1. Ada vs. Ceri, Bevi
“Ti vedo proprio bene in ginocchio mentre preghi”. L’arroganza della gnocca fatta trap music, sottosottogenere randagio hip hop dance a singulti elettronici, prelevato da Miami e dintorni, filtrato Lady Gaga, condito dj underground remix. “Se dicessi come te che arrivi dalla strada / sì da corso Venezia dal negozio di Prada col vecchio che ti paga”. È anche gratis da prelevare sul suo sito (adareina.com) questa bustina di energia meticcia da milanese latina annata 1989, incarnazione glam di quelle creature borderline di cui scrive Gabriella Kuruvilla.
**2. Suz, Distant skies **
La spacciano per “cantautrice bolognese” ma siamo dalle parti di Bristol e non c’è traccia di Guccini in gonnella.
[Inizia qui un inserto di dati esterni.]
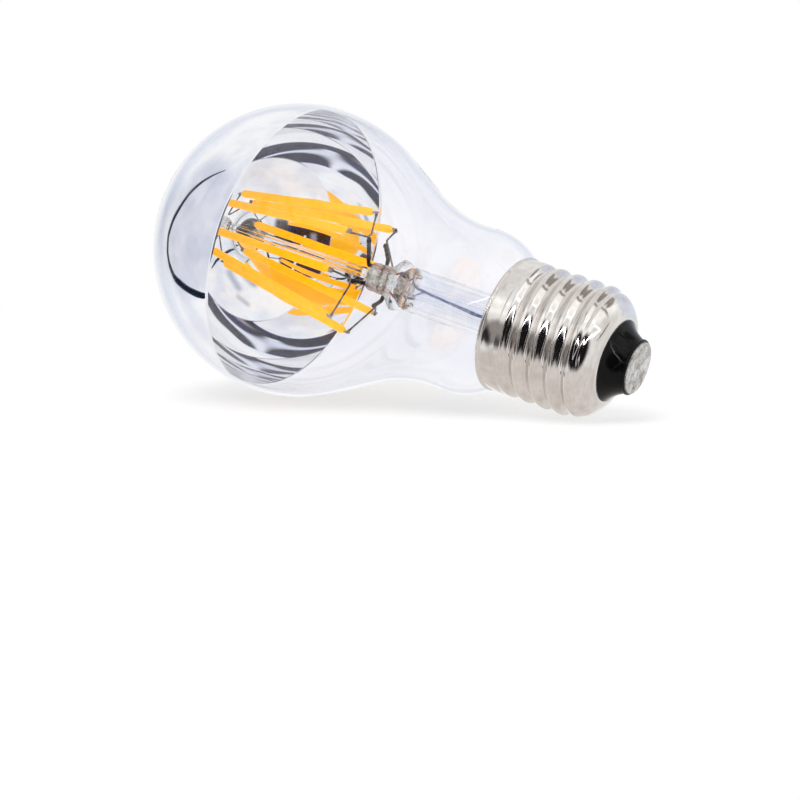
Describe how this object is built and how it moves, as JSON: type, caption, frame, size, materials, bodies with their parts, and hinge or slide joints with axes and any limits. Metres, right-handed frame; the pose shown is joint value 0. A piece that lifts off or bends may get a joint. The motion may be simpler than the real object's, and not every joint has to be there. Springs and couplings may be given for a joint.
{
  "type": "silver crown light bulb",
  "caption": "Clear filament lamp with a mirrored crown, a waisted glass neck, a cage of amber filaments and a rolled screw cap.",
  "frame": {"origin": "centre of the contact's face, on the lamp's axis, at the foot of the lamp", "axes": "+Z along the lamp's axis from the contact to the crown, +Y along the wide side of the stem's pinch, +X across it"},
  "size_m": [0.06, 0.06, 0.1078],
  "materials": {
    "clear_glass": "clear blown glass, polished",
    "silvering": "vacuum deposited aluminium under glass",
    "stem_glass": "clear lead glass tube and rod",
    "bead_glass": "fused glass bead",
    "phosphor": "amber phosphor in silicone",
    "tab_metal": "plated steel strip",
    "support_metal": "oxidised nickel wire",
    "lead_metal": "oxidised bluish wire",
    "cap_nickel": "bright nickel plate on brass, fine specks",
    "black_vitrite": "glossy black vitreous insulator",
    "contact_metal": "tinned brass, scratched",
    "solder": "solder",
    "cement": "cured basing cement",
    "board_laminate": "glass fibre laminate with green mask",
    "chip_plastic": "moulded epoxy",
    "capacitor_sleeve": "shrink sleeve",
    "resistor_body": "lacquered ceramic",
    "copper_wire": "copper wire"
  },
  "bodies": {
    "root": {"glass_bulb": "clear_glass", "mirror_coating": "silvering", "stem_flare": "stem_glass", "exhaust_tube": "stem_glass", "arbor_rod": "stem_glass", "crown_button": "bead_glass", "filament_1": "phosphor", "filament_2": "phosphor", "filament_3": "phosphor", "filament_4": "phosphor", "filament_5": "phosphor", "filament_6": "phosphor", "filament_7": "phosphor", "filament_8": "phosphor", "filament_tabs": "tab_metal", "support_wire_1": "support_metal", "support_wire_2": "support_metal", "support_wire_3": "support_metal", "support_wire_4": "support_metal", "cross_wire_1": "support_metal", "cross_wire_2": "support_metal", "cross_wire_3": "support_metal", "cross_wire_4": "support_metal", "crown_link_1": "support_metal", "crown_link_2": "support_metal", "crown_link_3": "support_metal", "crown_link_4": "support_metal", "lead_wire_1": "lead_metal", "lead_wire_2": "lead_metal", "cap_shell": "cap_nickel", "insulator": "black_vitrite", "contact_eyelet": "contact_metal", "contact_solder": "solder", "basing_cement": "cement", "driver_board": "board_laminate", "bridge_rectifier": "chip_plastic", "driver_chip": "chip_plastic", "filter_capacitor": "capacitor_sleeve", "fuse_resistor": "resistor_body", "live_wire": "copper_wire", "neutral_wire": "copper_wire"}
  },
  "joints": []
}
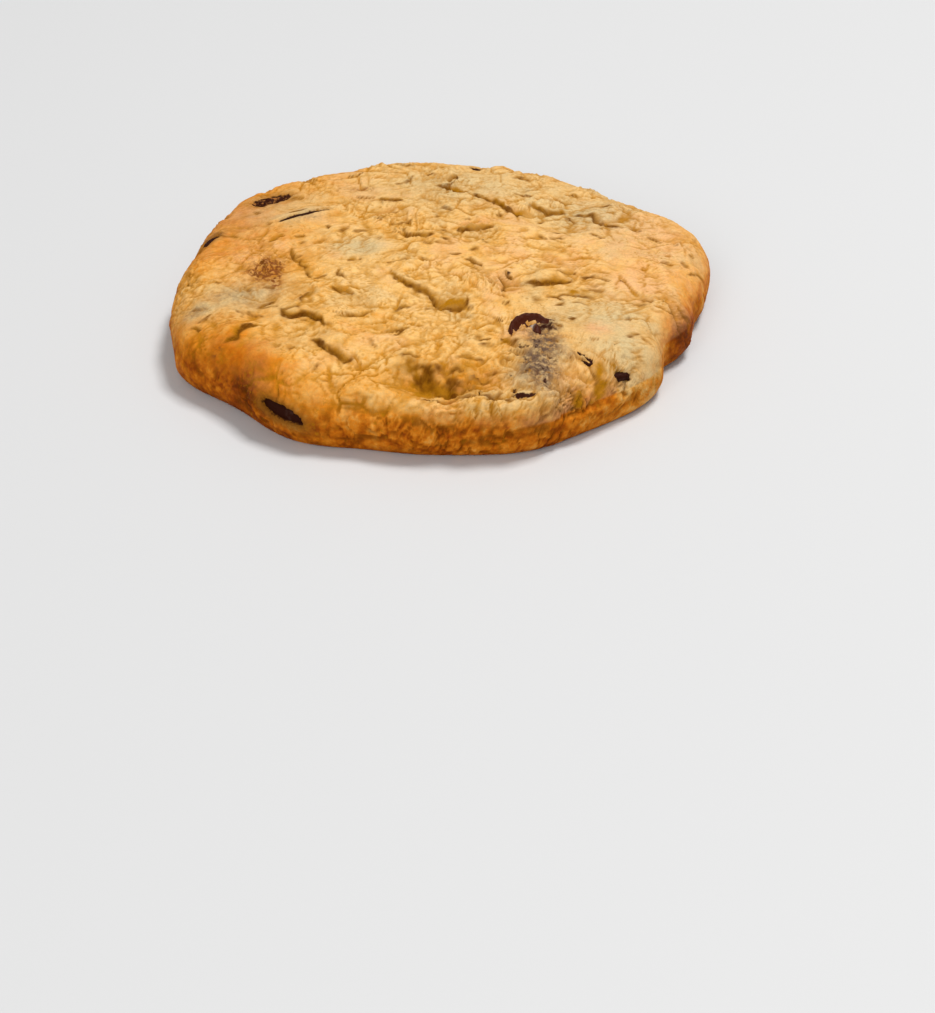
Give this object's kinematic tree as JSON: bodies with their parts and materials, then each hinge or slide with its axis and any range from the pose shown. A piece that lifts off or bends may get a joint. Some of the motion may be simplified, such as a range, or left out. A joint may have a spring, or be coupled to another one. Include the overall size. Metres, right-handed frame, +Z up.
{
  "type": "chocolate chip cookie",
  "caption": "Round, crackled biscuit with a domed, lumpy top, a browned lobed wall, a flat base and dark chocolate chips sunk in its skin.",
  "frame": {"origin": "on the base, below the middle of the cookie's bounding box", "axes": "+Z up through the thickness, -Y towards the front with the straight lip, +X to the right seen from the front"},
  "size_m": [0.0876, 0.0871, 0.0128],
  "materials": {
    "dough": "baked biscuit crumb, matt, golden with browner rim and cracks",
    "chocolate": "dark chocolate, half gloss, with a dusty bloom in places"
  },
  "bodies": {
    "root": {"dough": "dough", "chip_melted": "chocolate", "chip_slit": "chocolate", "chip_porous": "chocolate", "chip_rim": "chocolate", "chip_cleft": "chocolate", "chip_lens": "chocolate", "chip_back": "chocolate", "chip_front": "chocolate", "chip_right": "chocolate", "chip_base_left": "chocolate", "chip_base_right": "chocolate"}
  },
  "joints": []
}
E allora ecco il trip-hop al ragù. Arricchito dal bassista dei Casino Royale (Alessio Manna alias Blackworks), più producer newyorchese old school (KutMasta Kurt. Ehi, lavorava con i Beastie Boys). Molta sound consciousness; festa come se fosse il 1998 (Moloko, Neneh Cherry, Tricky). L’album, One is a crowd, è denso di psico-slow voluttà anglofone e malinconia allucinata. Riciclabile per l’era dei millennials diversamente corteggianti.
3. Delphic, Baiya
Girellare per Bristol con il produttore Tim Goldsworthy, che nel curriculum ha scritto Massive Attack. E adesso ha aggiunto questi quattro dell’ordine degli smanettoni di Manchester, con il loro electropop approvato dal comitato olimpico, il cui singolo Good life, usato per le cerimonie di Londra 2012, è però squalificato dal nuovo album, Collections. Dove invece domina questo singolo incombente, in cui si assaporano retrogusti Duran Duran e My Sharona. Potenziale hit da laboratorio, ma troppo bianca e anglosassone per fotterci. O no.